_TASK TO COMPLETE_
Read the data and repeat all of it exactly.

_INFORMATION SHOWN_
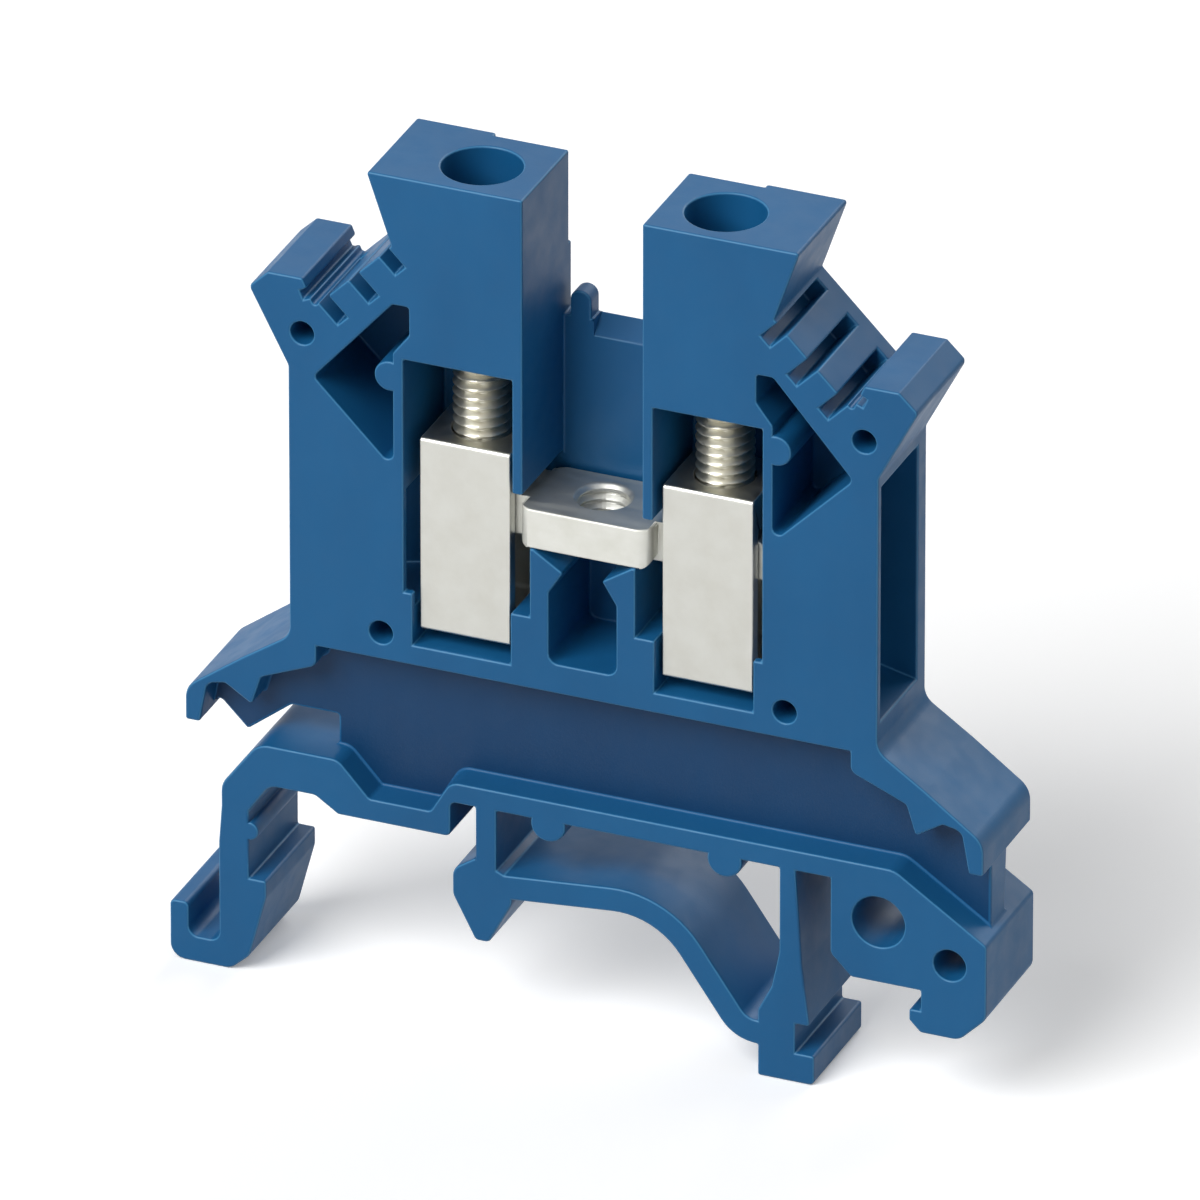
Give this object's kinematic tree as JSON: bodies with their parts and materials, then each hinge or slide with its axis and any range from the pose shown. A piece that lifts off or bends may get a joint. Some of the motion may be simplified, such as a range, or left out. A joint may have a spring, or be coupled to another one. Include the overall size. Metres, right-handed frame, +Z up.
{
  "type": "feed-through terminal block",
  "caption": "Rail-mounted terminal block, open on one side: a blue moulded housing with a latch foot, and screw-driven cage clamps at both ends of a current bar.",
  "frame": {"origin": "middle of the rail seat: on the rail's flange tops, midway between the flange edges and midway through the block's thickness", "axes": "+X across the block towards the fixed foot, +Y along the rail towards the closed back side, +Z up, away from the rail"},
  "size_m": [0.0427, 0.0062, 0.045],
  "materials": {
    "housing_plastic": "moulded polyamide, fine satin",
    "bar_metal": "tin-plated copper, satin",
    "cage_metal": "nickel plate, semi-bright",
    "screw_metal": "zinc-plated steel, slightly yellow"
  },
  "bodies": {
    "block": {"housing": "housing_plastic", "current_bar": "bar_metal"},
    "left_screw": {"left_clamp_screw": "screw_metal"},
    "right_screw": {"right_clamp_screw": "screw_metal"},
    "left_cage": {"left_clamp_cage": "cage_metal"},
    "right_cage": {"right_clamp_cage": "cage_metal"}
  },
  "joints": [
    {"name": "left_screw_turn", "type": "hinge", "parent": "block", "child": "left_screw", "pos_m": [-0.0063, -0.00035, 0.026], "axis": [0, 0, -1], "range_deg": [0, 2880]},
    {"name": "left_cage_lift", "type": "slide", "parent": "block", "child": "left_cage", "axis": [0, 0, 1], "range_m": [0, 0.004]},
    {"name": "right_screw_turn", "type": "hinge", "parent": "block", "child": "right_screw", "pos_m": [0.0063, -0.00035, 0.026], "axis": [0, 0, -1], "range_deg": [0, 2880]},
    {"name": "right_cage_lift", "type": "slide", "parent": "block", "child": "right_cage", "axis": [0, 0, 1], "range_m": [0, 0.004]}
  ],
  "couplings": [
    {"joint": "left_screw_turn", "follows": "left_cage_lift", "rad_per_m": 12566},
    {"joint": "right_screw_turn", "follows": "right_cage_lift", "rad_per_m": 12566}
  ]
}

_EXERCISE RESPONSE_
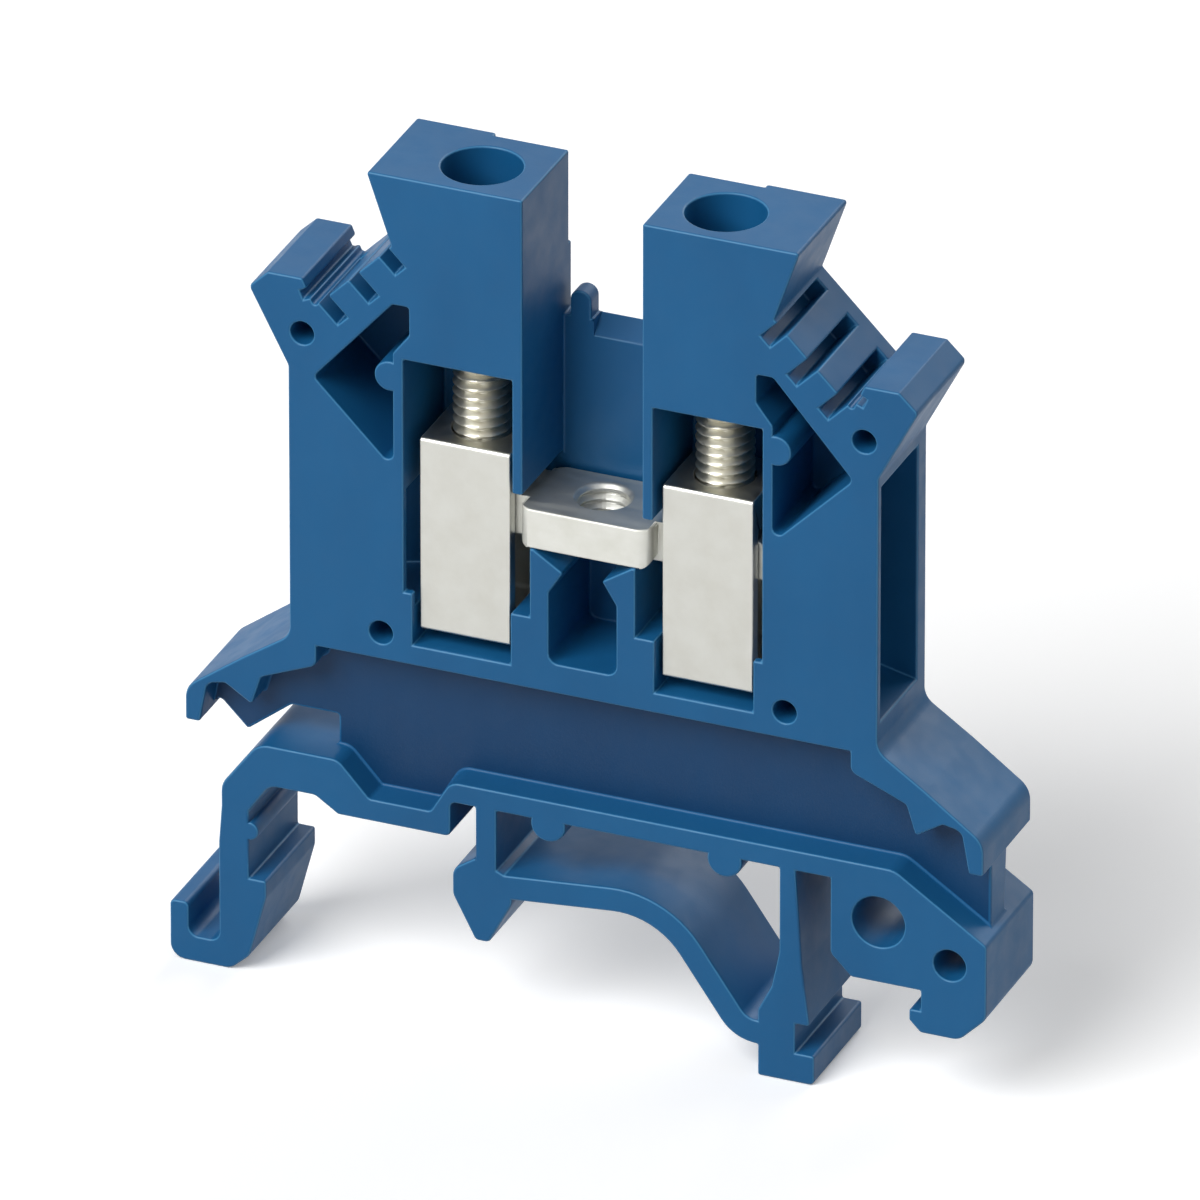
Give this object's kinematic tree as JSON: bodies with their parts and materials, then each hinge or slide with its axis and any range from the pose shown. A piece that lifts off or bends may get a joint. Some of the motion may be simplified, such as a range, or left out. A joint may have a spring, or be coupled to another one. Include the overall size. Metres, right-handed frame, +Z up.
{
  "type": "feed-through terminal block",
  "caption": "Rail-mounted terminal block, open on one side: a blue moulded housing with a latch foot, and screw-driven cage clamps at both ends of a current bar.",
  "frame": {"origin": "middle of the rail seat: on the rail's flange tops, midway between the flange edges and midway through the block's thickness", "axes": "+X across the block towards the fixed foot, +Y along the rail towards the closed back side, +Z up, away from the rail"},
  "size_m": [0.0427, 0.0062, 0.045],
  "materials": {
    "housing_plastic": "moulded polyamide, fine satin",
    "bar_metal": "tin-plated copper, satin",
    "cage_metal": "nickel plate, semi-bright",
    "screw_metal": "zinc-plated steel, slightly yellow"
  },
  "bodies": {
    "block": {"housing": "housing_plastic", "current_bar": "bar_metal"},
    "left_screw": {"left_clamp_screw": "screw_metal"},
    "right_screw": {"right_clamp_screw": "screw_metal"},
    "left_cage": {"left_clamp_cage": "cage_metal"},
    "right_cage": {"right_clamp_cage": "cage_metal"}
  },
  "joints": [
    {"name": "left_screw_turn", "type": "hinge", "parent": "block", "child": "left_screw", "pos_m": [-0.0063, -0.00035, 0.026], "axis": [0, 0, -1], "range_deg": [0, 2880]},
    {"name": "left_cage_lift", "type": "slide", "parent": "block", "child": "left_cage", "axis": [0, 0, 1], "range_m": [0, 0.004]},
    {"name": "right_screw_turn", "type": "hinge", "parent": "block", "child": "right_screw", "pos_m": [0.0063, -0.00035, 0.026], "axis": [0, 0, -1], "range_deg": [0, 2880]},
    {"name": "right_cage_lift", "type": "slide", "parent": "block", "child": "right_cage", "axis": [0, 0, 1], "range_m": [0, 0.004]}
  ],
  "couplings": [
    {"joint": "left_screw_turn", "follows": "left_cage_lift", "rad_per_m": 12566},
    {"joint": "right_screw_turn", "follows": "right_cage_lift", "rad_per_m": 12566}
  ]
}